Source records
◆ ◆ ◆

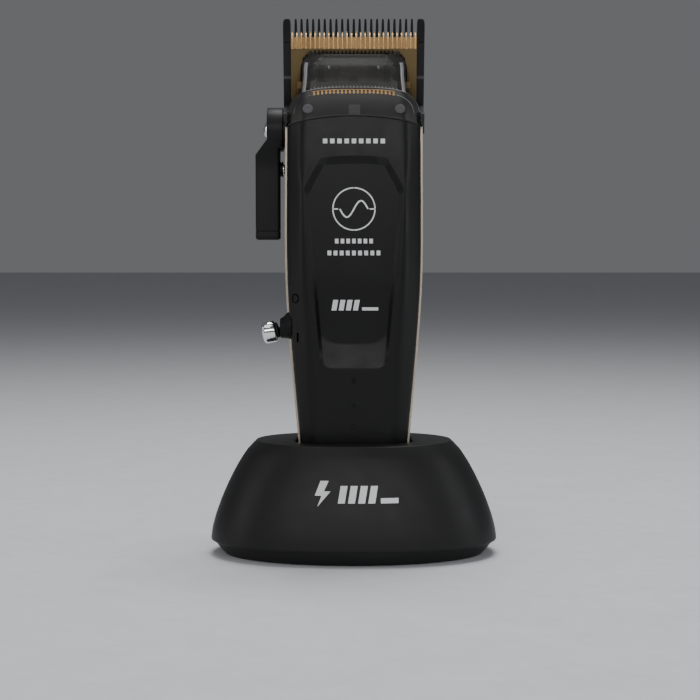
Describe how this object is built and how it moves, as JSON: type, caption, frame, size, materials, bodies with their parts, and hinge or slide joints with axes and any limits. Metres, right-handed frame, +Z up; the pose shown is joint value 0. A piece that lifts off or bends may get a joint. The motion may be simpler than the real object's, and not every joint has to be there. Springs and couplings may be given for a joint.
{
  "type": "hair clipper with charging dock",
  "caption": "Cordless hair clipper with a side taper lever, toggle switch and comb blades, standing upright in an oval charging dock.",
  "frame": {"origin": "middle of the dock's underside, on the plane of its feet", "axes": "+Z up along the clipper, -Y the clipper's front, +X to the right seen from the front"},
  "size_m": [0.0944, 0.06, 0.1755],
  "materials": {
    "housing_black": "satin black with fine texture",
    "dock_black": "soft satin black",
    "liner_black": "matt",
    "lever_black": "satin",
    "trim_bronze": "anodised bronze",
    "smoked_plastic": "smoked, polished",
    "frame_grey": "cast, dark grey",
    "blade_black": "black hard coating",
    "blade_gold": "gold titanium coating",
    "gold_trim": "gold",
    "chrome": "polished",
    "steel": "brushed",
    "screw_dark": "dark",
    "contact_gold": "gold plated",
    "port_steel": "plain",
    "motor_metal": "plain",
    "cell_wrap": "shrink wrap",
    "board_green": "solder mask",
    "yoke_dark": "moulded",
    "lens_smoke": "smoked",
    "foot_rubber": "matt"
  },
  "bodies": {
    "dock": {"dock_shell": "dock_black", "dock_base": "dock_black", "dock_well": "liner_black", "dock_feet": "foot_rubber", "dock_board": "board_green", "dock_screws": "steel", "ballast_plate": "steel", "dock_socket": "port_steel", "pin_block": "liner_black"},
    "clipper": {"front_housing": "housing_black", "rear_housing": "housing_black", "side_trim": "trim_bronze", "tail_cap": "housing_black", "charging_contacts": "contact_gold", "charge_port": "port_steel", "housing_screws": "steel", "nose_collar": "smoked_plastic", "collar_screws": "screw_dark", "vent_comb": "gold_trim", "nose_frame": "frame_grey", "blade_hood": "smoked_plastic", "fixed_blade": "blade_black", "blade_screws": "steel", "motor_can": "motor_metal", "motor_bearing": "steel", "motor_bracket": "steel", "motor_screws": "steel", "battery_cell": "cell_wrap", "battery_cradle": "liner_black", "control_board": "board_green", "indicator_lenses": "lens_smoke", "switch_body": "liner_black", "switch_boss": "housing_black", "lever_bush": "liner_black"},
    "lever": {"taper_lever": "lever_black", "lever_screw": "chrome", "lever_detent": "steel", "lever_cam": "steel"},
    "carrier": {"blade_guide": "liner_black", "tension_spring": "steel"},
    "cutter": {"moving_blade": "blade_gold", "drive_yoke": "yoke_dark"},
    "rotor": {"motor_shaft": "steel", "crank_eccentric": "steel"},
    "toggle": {"toggle_stem": "chrome", "toggle_knob": "chrome"},
    "pins": {"charging_pins": "contact_gold"}
  },
  "joints": [
    {"name": "clipper_lift", "type": "slide", "parent": "dock", "child": "clipper", "axis": [0, 0, 1], "range_m": [0, 0.05]},
    {"name": "taper_lever", "type": "hinge", "parent": "clipper", "child": "lever", "pos_m": [-0.0231, 0.003, 0.1392], "axis": [1, 0, 0], "range_deg": [0, 40]},
    {"name": "blade_taper", "type": "slide", "parent": "clipper", "child": "carrier", "axis": [0, -0.2588, 0.9659], "range_m": [0, 0.0024]},
    {"name": "cutter_stroke", "type": "slide", "parent": "carrier", "child": "cutter", "axis": [1, 0, 0], "range_m": [-0.0015, 0.0015]},
    {"name": "motor_spin", "type": "hinge", "parent": "clipper", "child": "rotor", "pos_m": [0, 0.0043, 0.12], "axis": [0, 0, 1], "continuous": true},
    {"name": "power_toggle", "type": "hinge", "parent": "clipper", "child": "toggle", "pos_m": [-0.0195, -0.00675, 0.0752], "axis": [0, 1, 0], "range_deg": [0, 25]},
    {"name": "pin_travel", "type": "slide", "parent": "dock", "child": "pins", "axis": [0, 0, 1], "range_m": [-0.001, 0], "stiffness_N_per_m": 300}
  ],
  "couplings": [
    {"joint": "blade_taper", "follows": "taper_lever", "m_per_rad": 0.0034377}
  ]
}
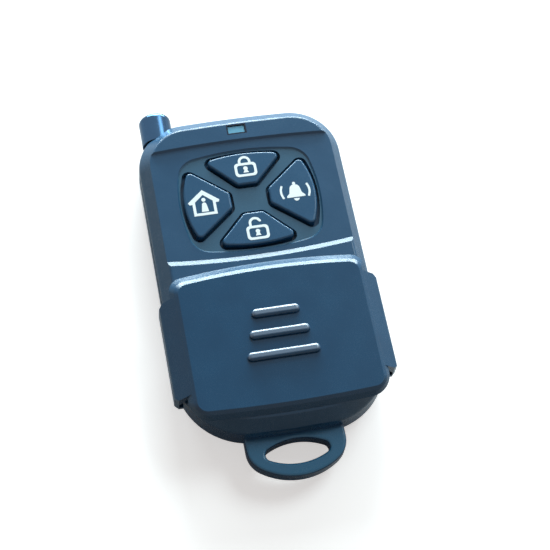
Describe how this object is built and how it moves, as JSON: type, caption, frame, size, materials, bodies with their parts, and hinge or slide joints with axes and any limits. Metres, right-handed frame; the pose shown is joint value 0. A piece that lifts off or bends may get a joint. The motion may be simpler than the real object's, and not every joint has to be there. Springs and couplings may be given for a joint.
{
  "type": "wireless remote",
  "caption": "Pocket alarm remote with fan-shaped keys under a sliding cover, a telescopic antenna at a corner and a key-ring lug.",
  "frame": {"origin": "middle of the housing's flat back face, without the lug and the antenna", "axes": "+X across the width to the right seen from the front, +Y from the key-ring lug to the antenna end, +Z out of the front"},
  "size_m": [0.0398, 0.074, 0.0135],
  "materials": {
    "housing_plastic": "satin, fine moulded texture",
    "cover_plastic": "satin, fine moulded texture",
    "key_plastic": "satin",
    "sign_ink": "white print",
    "clear_window": "clear light guide",
    "led_lens": "clear lens",
    "board_laminate": "solder resist",
    "black_epoxy": "moulded epoxy",
    "switch_black": "moulded",
    "choke_body": "lacquer",
    "plated_steel": "nickel plated",
    "screw_steel": "zinc plated",
    "battery_can": "plain shrink sleeve",
    "antenna_chrome": "polished chrome"
  },
  "bodies": {
    "housing": {"front_shell": "housing_plastic", "back_shell": "housing_plastic", "led_window": "clear_window", "indicator_led": "led_lens", "circuit_board": "board_laminate", "encoder_chip": "black_epoxy", "saw_resonator": "plated_steel", "rf_transistor": "black_epoxy", "choke": "choke_body", "chip_resistors": "black_epoxy", "battery": "battery_can", "positive_contact": "plated_steel", "negative_contact": "plated_steel", "antenna_base_tube": "antenna_chrome", "antenna_collar": "antenna_chrome", "antenna_clip": "plated_steel", "shell_screws": "screw_steel", "lock_switch": "switch_black", "unlock_switch": "switch_black", "home_switch": "switch_black", "alarm_switch": "switch_black"},
    "slide_cover": {"slide_cover": "cover_plastic"},
    "lock_key": {"lock_key": "key_plastic", "lock_plunger": "switch_black"},
    "unlock_key": {"unlock_key": "key_plastic", "unlock_plunger": "switch_black"},
    "home_key": {"home_key": "key_plastic", "home_plunger": "switch_black"},
    "alarm_key": {"alarm_key": "key_plastic", "alarm_plunger": "switch_black"},
    "antenna_lower": {"antenna_lower_tube": "antenna_chrome"},
    "antenna_upper": {"antenna_upper_tube": "antenna_chrome"},
    "antenna_tip": {"antenna_rod": "antenna_chrome", "antenna_cap": "antenna_chrome"}
  },
  "joints": [
    {"name": "cover_slide", "type": "slide", "parent": "housing", "child": "slide_cover", "axis": [0, 1, 0], "range_m": [0, 0.0265]},
    {"name": "lock_press", "type": "slide", "parent": "housing", "child": "lock_key", "axis": [0, 0, -1], "range_m": [0, 0.0003], "stiffness_N_per_m": 1500},
    {"name": "unlock_press", "type": "slide", "parent": "housing", "child": "unlock_key", "axis": [0, 0, -1], "range_m": [0, 0.0003], "stiffness_N_per_m": 1500},
    {"name": "home_press", "type": "slide", "parent": "housing", "child": "home_key", "axis": [0, 0, -1], "range_m": [0, 0.0003], "stiffness_N_per_m": 1500},
    {"name": "alarm_press", "type": "slide", "parent": "housing", "child": "alarm_key", "axis": [0, 0, -1], "range_m": [0, 0.0003], "stiffness_N_per_m": 1500},
    {"name": "antenna_lower_slide", "type": "slide", "parent": "housing", "child": "antenna_lower", "axis": [0, 1, 0], "range_m": [0, 0.032]},
    {"name": "antenna_upper_slide", "type": "slide", "parent": "antenna_lower", "child": "antenna_upper", "axis": [0, 1, 0], "range_m": [0, 0.032]},
    {"name": "antenna_tip_slide", "type": "slide", "parent": "antenna_upper", "child": "antenna_tip", "axis": [0, 1, 0], "range_m": [0, 0.032]}
  ]
}
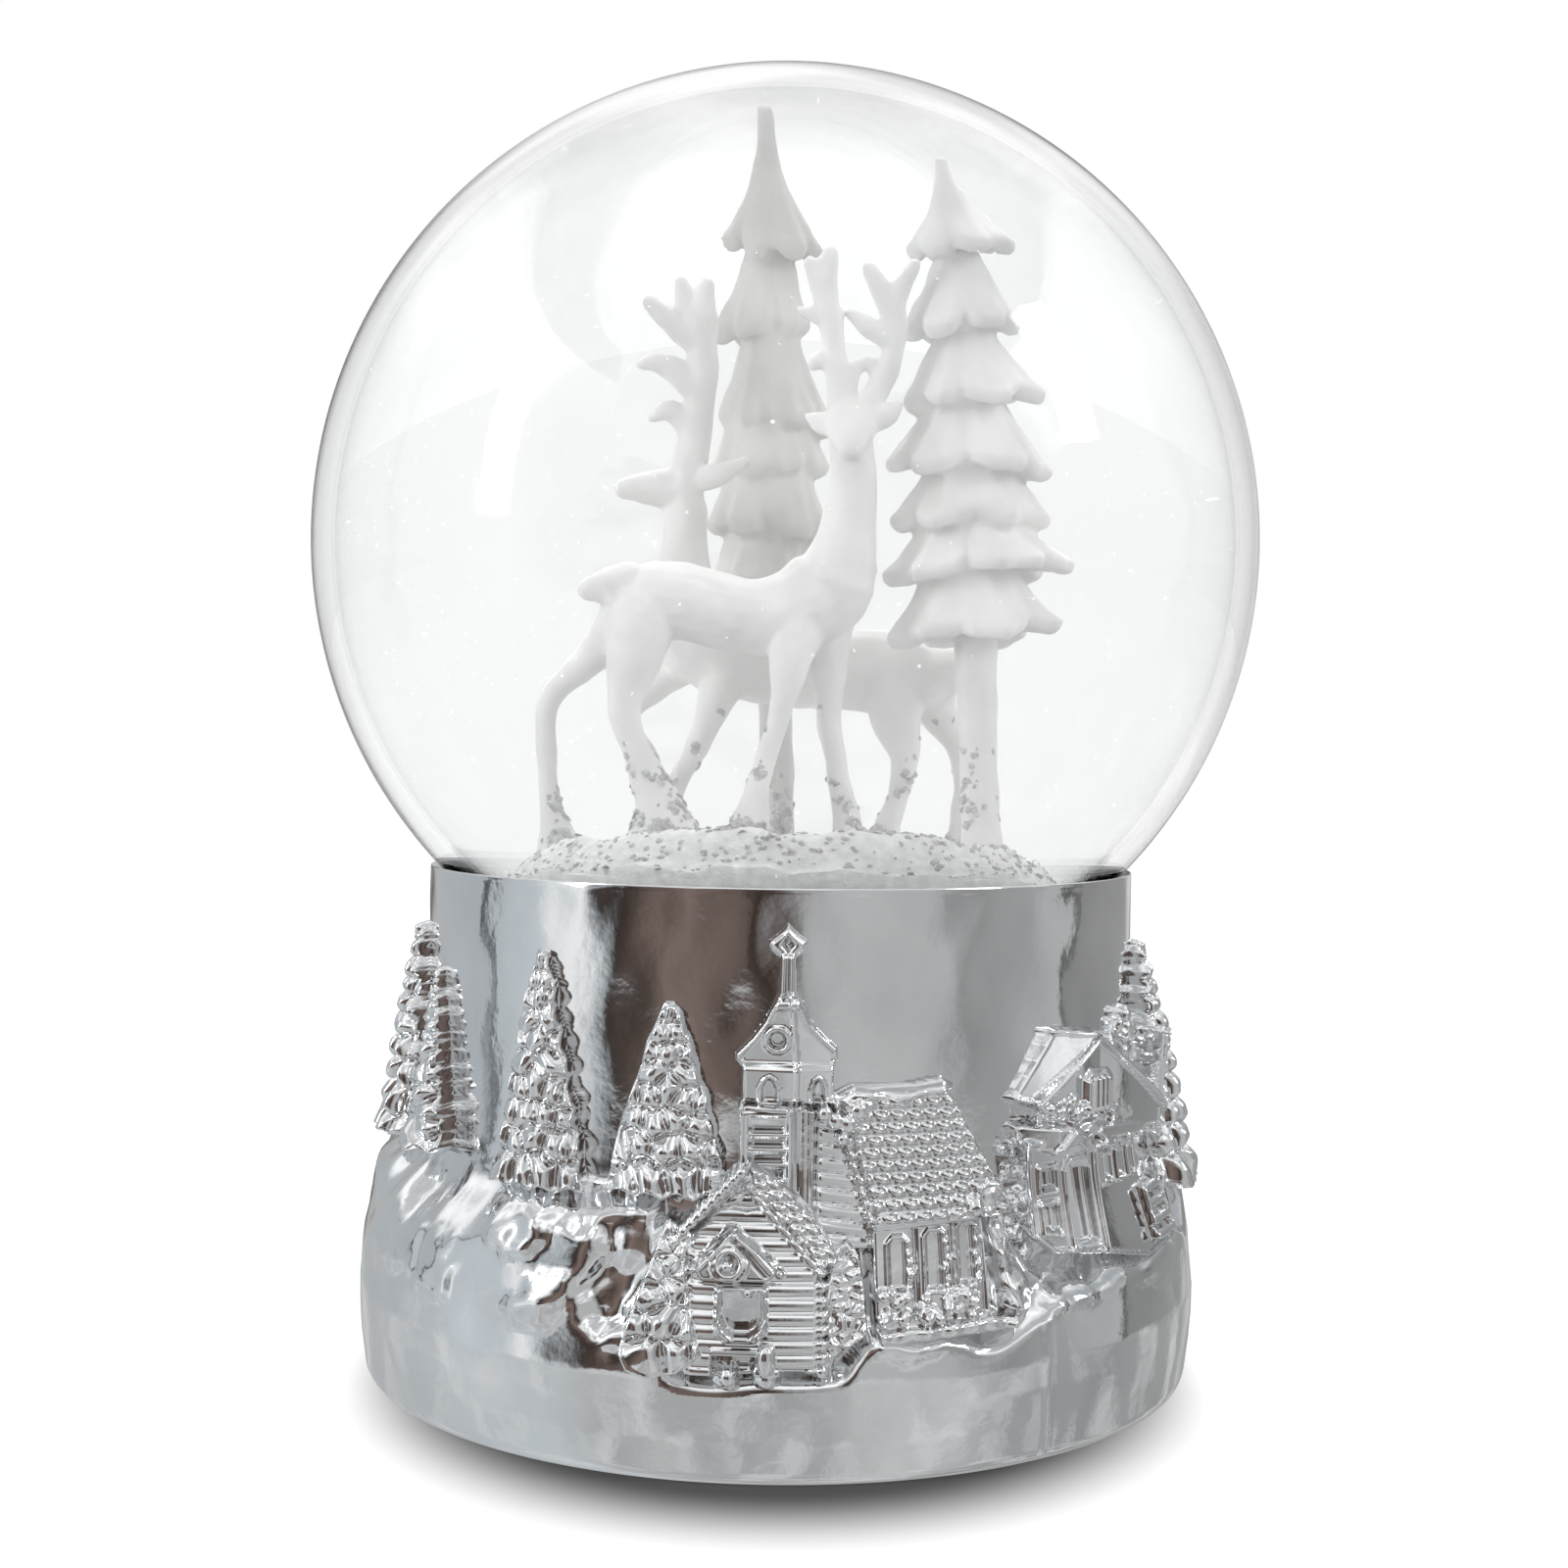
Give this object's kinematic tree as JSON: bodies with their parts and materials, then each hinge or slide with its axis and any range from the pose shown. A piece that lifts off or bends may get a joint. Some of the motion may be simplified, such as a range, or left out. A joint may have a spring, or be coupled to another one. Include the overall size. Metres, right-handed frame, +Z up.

◆ ◆ ◆

→ Stated goal
In the records above, locate the lines holding the word "piece". Copy each of them.

→ Response for this exercise
Describe how this object is built and how it moves, as JSON: type, caption, frame, size, materials, bodies with their parts, and hinge or slide joints with axes and any limits. Metres, right-handed frame, +Z up; the pose shown is joint value 0. A piece that lifts off or bends may get a joint. The motion may be simpler than the real object's, and not every joint has to be there. Springs and couplings may be given for a joint.
Describe how this object is built and how it moves, as JSON: type, caption, frame, size, materials, bodies with their parts, and hinge or slide joints with axes and any limits. Metres, right-handed frame; the pose shown is joint value 0. A piece that lifts off or bends may get a joint. The motion may be simpler than the real object's, and not every joint has to be there. Springs and couplings may be given for a joint.
Give this object's kinematic tree as JSON: bodies with their parts and materials, then each hinge or slide with its axis and any range from the pose shown. A piece that lifts off or bends may get a joint. Some of the motion may be simplified, such as a range, or left out. A joint may have a spring, or be coupled to another one. Include the overall size. Metres, right-handed frame, +Z up.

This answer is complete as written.